• _Task brief_
Can you quote, word for word, every line from the first line of the records below through the line containing "the smallest stretch.", and nothing else?

• _Records with modeling code_
#####
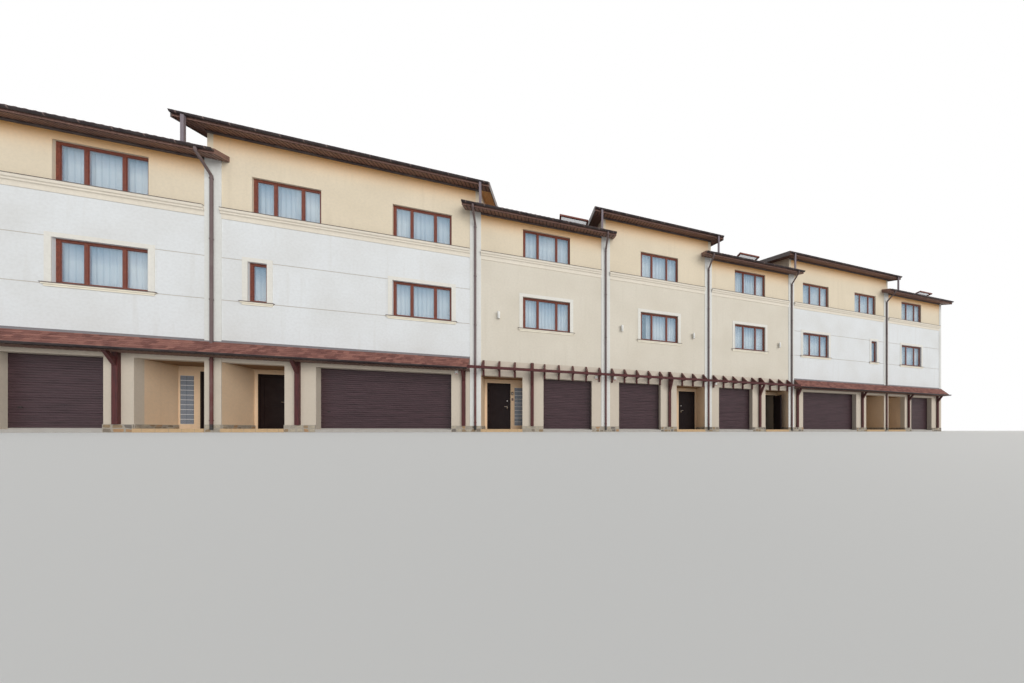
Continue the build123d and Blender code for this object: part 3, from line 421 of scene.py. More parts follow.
# %% [markdown]
# ## Wood grain
# Posts, braces and beam are stained softwood, and the window frames, roof windows and garage doors
# carry a grain too. On the garage doors the pale level streaks are partly grain and partly painted
# highlight, the sheen of their paint. Grain is noise that is squeezed across the wood and drawn out
# along it. The group leaves the direction to the finish, which stretches the place before it goes in.

# %% The grain group
look = Group("wood_grain", Dark=(0.05, 0.02, 0.01, 1), Light=(0.15, 0.05, 0.03, 1), Shine=0.45)
fibres = look.noise(1.0, 5.0, distortion=0.6)
fibres = look.sum("MULTIPLY_ADD", look.noise(5.0, 2.0), 0.35, fibres)
fibres = look.limits(fibres, 0.45, 0.85)
colour = look.blend(fibres, look.given["Dark"], look.given["Light"])
grain = look.done(colour, look.sum("MULTIPLY_ADD", fibres, 0.15, look.given["Shine"]), fibres)


def timber_finish(name, dark, light, stretch, shine=0.45, gaps=False):
    """Stained wood, its grain drawn out along the axis with the smallest stretch.

    With gaps, the value board_gap of the mesh makes the joints between boards nearly black, and the
    boards of the one verge that the low light reaches are painted paler and warmer, as painted
    sunlight.
    """
    look = Finish(name)
    wood = look.through(grain, Place=look.drawn(stretch), Dark=dark, Light=light, Shine=shine)
    colour = wood["Colour"]
    if gaps:
        x, y, z = look.axes()
        # Painted light: the underside of house B's right verge, above house C's roof, is painted pale warm
        # orange.
        painted_sunlit_verge = look.between(x, -SIDE_LINE + 0.01, -NARROW / 2 - VERGE)
        painted_sunlit_verge = look.product(painted_sunlit_verge, look.above(y, 0.0), look.above(z, LOW_EAVES + 0.25))
        colour = look.blend(painted_sunlit_verge, colour, paint(255, 204, 138))
        gap = look.limits(look.stored("board_gap"), 0.1, 0.6)
        colour = look.blend(gap, colour, paint(16, 11, 10))
    return look.done(colour, wood["Roughness"], wood["Height"], 0.0006)


STAIN = (paint(52, 20, 22), paint(88, 42, 42))
upright_timber = timber_finish("post_timber", *STAIN, (90, 90, 4))
level_timber = timber_finish("beam_timber", *STAIN, (4, 90, 90))
fin_timber = timber_finish("fin_timber", paint(56, 22, 24), paint(94, 46, 44), (90, 6, 60))
frame_finish = timber_finish("window_wood", paint(88, 40, 30), paint(128, 68, 52), (40, 60, 40), 0.35)
# Partly grain, partly painted highlight: the pale level streaks on the garage doors also stand for the
# sheen of their paint.
garage_grain_and_sheen = timber_finish("garage_wood", paint(20, 9, 12), paint(84, 62, 68), (3, 60, 210), 0.34)
soffit_finish = timber_finish(
    "soffit_wood", paint(90, 66, 62), paint(148, 114, 102), (70, 6, 60), 0.5, gaps=True
)

# %% [markdown]
# ## Painted metal
# Gutters, pipes, flashings and doors are coated steel. The coat is smooth, with a slight mottle
# where dust has settled and dried. The same helper makes them all; only colour and gloss differ.

# %% The metal group
look = Group("dusty_coat", Colour=(0.1, 0.1, 0.1, 1), Dust=(0.4, 0.36, 0.33, 1), Amount=0.2, Gloss=0.35)
settled = look.product(look.limits(look.noise(7.0, 5.0), 0.40, 0.75), look.given["Amount"])
colour = look.blend(settled, look.given["Colour"], look.given["Dust"])
roughness = look.sum("MULTIPLY_ADD", settled, 0.6, look.given["Gloss"])
coated = look.done(colour, roughness, look.noise(120.0, 2.0))


def coat_finish(name, colour, amount=0.2, gloss=0.35, dust=paint(150, 140, 134), **constants):
    """Coated sheet metal with settled dust."""
    look = Finish(name)
    coat = look.through(coated, Colour=colour, Dust=dust, Amount=amount, Gloss=gloss)
    return look.done(*coat, 0.0003, 0.4, **constants)


gutter_finish = coat_finish("gutter_coat", paint(42, 31, 34), 0.12)
strap_finish = coat_finish("strap_coat", paint(112, 92, 88), 0.3, 0.4)
flashing_finish = coat_finish("flashing_coat", paint(70, 56, 54), 0.3, 0.45)
lead_finish = coat_finish("canopy_flashing", paint(116, 112, 116), 0.3, 0.4)
door_finish = coat_finish("door_steel", paint(22, 10, 12), 0.02, 0.5, **DULL)
bright_metal = coat_finish("bright_metal", paint(200, 198, 194), 0.1, 0.22, Metallic=1.0)
rail_finish = coat_finish("rail_metal", paint(176, 172, 166), 0.35, 0.4)
white_shell = coat_finish("white_shell", paint(232, 232, 228), 0.2, 0.4)
red_lens = coat_finish("red_lens", paint(196, 44, 34), 0.05, 0.15)
roof_finish = coat_finish("roof_coat", paint(92, 60, 50), 0.25, 0.42, paint(132, 106, 96))
spout_finish = coat_finish("spout_coat", paint(118, 108, 116))
black_metal = coat_finish("lantern_black", paint(32, 30, 30), 0.15, 0.4)

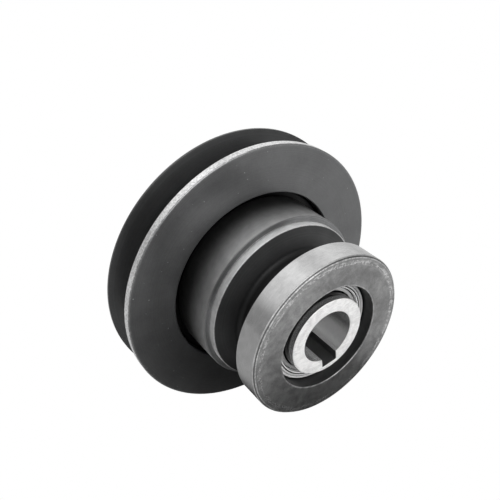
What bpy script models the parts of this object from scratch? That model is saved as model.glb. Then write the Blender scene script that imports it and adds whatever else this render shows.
#####
• _Response to this exercise_
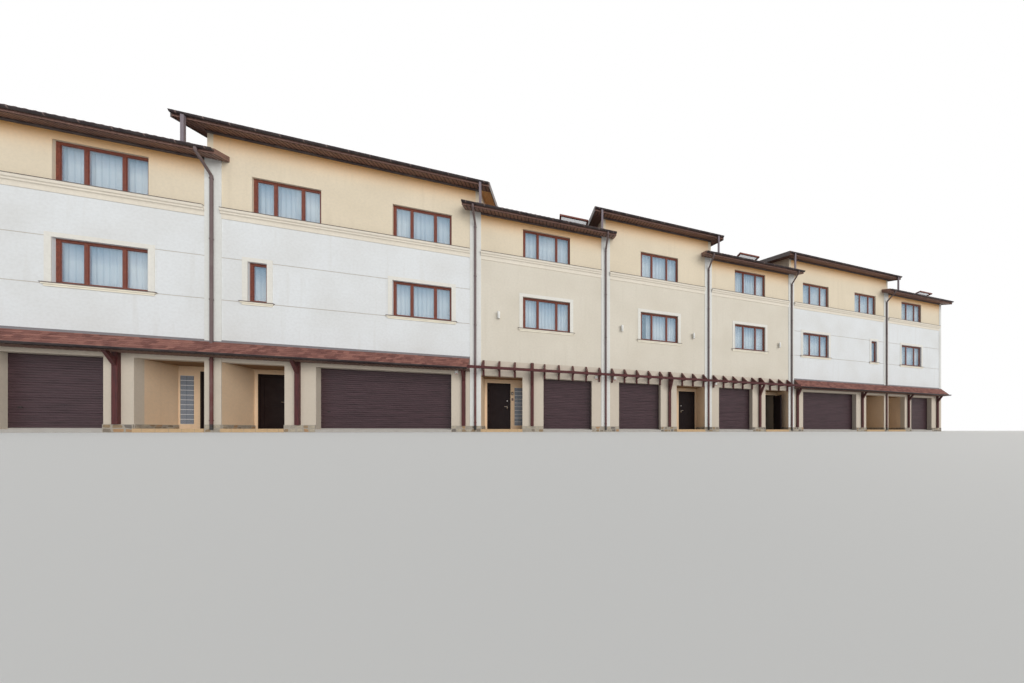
Continue the build123d and Blender code for this object: part 3, from line 421 of scene.py. More parts follow.
# %% [markdown]
# ## Wood grain
# Posts, braces and beam are stained softwood, and the window frames, roof windows and garage doors
# carry a grain too. On the garage doors the pale level streaks are partly grain and partly painted
# highlight, the sheen of their paint. Grain is noise that is squeezed across the wood and drawn out
# along it. The group leaves the direction to the finish, which stretches the place before it goes in.

# %% The grain group
look = Group("wood_grain", Dark=(0.05, 0.02, 0.01, 1), Light=(0.15, 0.05, 0.03, 1), Shine=0.45)
fibres = look.noise(1.0, 5.0, distortion=0.6)
fibres = look.sum("MULTIPLY_ADD", look.noise(5.0, 2.0), 0.35, fibres)
fibres = look.limits(fibres, 0.45, 0.85)
colour = look.blend(fibres, look.given["Dark"], look.given["Light"])
grain = look.done(colour, look.sum("MULTIPLY_ADD", fibres, 0.15, look.given["Shine"]), fibres)


def timber_finish(name, dark, light, stretch, shine=0.45, gaps=False):
    """Stained wood, its grain drawn out along the axis with the smallest stretch.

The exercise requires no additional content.